Desiderio da Settignano adopts Donatello's technique of …
Years: 1454 - 1454
Desiderio da Settignano adopts Donatello's technique of rilievo schiacciato ("flattened relief") and employs it with the greatest delicacy.
Born around 1430 in the stone cutting center of Settignano near Florence, and possibly a pupil of Donatello, Desiderio’s tomb of the humanist Carlo Marsuppini, completed after 1453 for the church of Santa Croce, is made to complement the tomb opposite it done by Bernardo Rosselino, but Desiderio's is lighter and more graceful. (Other works attributed to Desiderio, on the basis of their stylistic relation to these two major monuments, include a frieze of putti heads for Santa Croce’s Pazzi Chapel, a relief of “Saint John,” and a “Madonna and Child,” all believed to have been completed before the completion of the Marsuppini tomb.)

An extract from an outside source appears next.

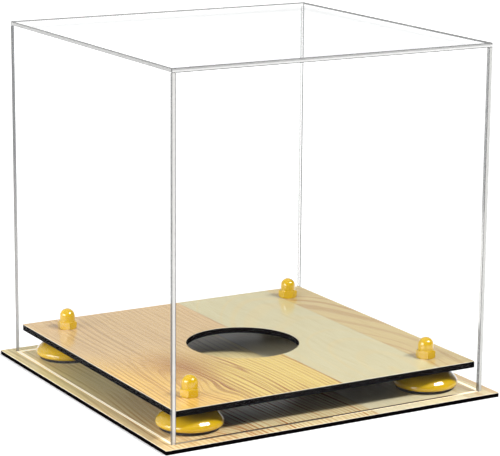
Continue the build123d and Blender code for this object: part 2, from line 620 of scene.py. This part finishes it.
def wood_laminate(name, tones, joints, shift, top, shine, mirror):
    """Three printed strips along Y, which meet at the joints, and the board's cut side."""
    f = Finish(name)
    place = f.stretched(f.place(), (1, 1, 1), shift)
    x, y, z = f.axes(place)
    slow = f.noise(f.stretched(place, (0.012, 0.005, 1)), detail=1) - 0.5
    quick = f.noise(f.stretched(place, (0.06, 0.010, 1), (9, 4, 0)), detail=3) - 0.5
    wander = slow * 24 + quick * 2.6 + spot(f, x, y, **SWIRL) * 6
    first, lines = broad_strip(f, place, x, y, slow, wander, tones)
    faint = ring_lines(f, x, y, wander * 1.4, **RINGS["faint"])
    second = f.mixed(faint * 0.14, tones["cream"], tones["front"])
    third = f.mixed(faint * 0.40, tones["beige"], tones["front_line"])
    wood = f.mixed(x > joints[1], f.mixed(x > joints[0], first, second), third)
    near = [1 - f.step((x - joint).maths("ABSOLUTE"), *JOINT_HALF) for joint in joints]
    wood = f.mixed((near[0] + near[1]) * 0.25, wood, JOINT_TONE)
    fibre = f.noise(f.stretched(place, (1.2, 0.03, 1)), detail=4, rough=0.65)
    fleck = f.noise(f.stretched(place, (2.2, 0.14, 1), (3, 7, 0)), detail=2)
    pores = f.step(fleck, 0.60, 0.74)
    wood = f.mixed(f.step(fibre, 0.35, 0.75) * 0.30, wood, FIBRE_TONE, "MULTIPLY")
    wood = f.mixed(pores * 0.30, wood, tones["rear_line"], "MULTIPLY")
    height = fibre * 0.4 + lines * 0.4 - pores * 0.6
    inputs = {
        "Base Color": with_cut_side(f, wood, z, top),
        "Roughness": pores * 0.12 + fibre * 0.05 + shine,
        "Specular IOR Level": mirror,
        "Normal": f.bump(height, 0.05, 0.05 * MM),
    }
    return f.of(f.principled(inputs))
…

Italian sculptor-architect Mino da Fiesole, at about twenty-four, had created a bust of Piero de' Medici in 1453, inspired by antique Roman models.
This is the earliest-known dated Renaissance portrait bust.
Mino’s other important busts of the era, notable for their realism and vigor, include those of Niccolo Strozzi, executed in 1454, and Astorgio Manfredi, in 1455.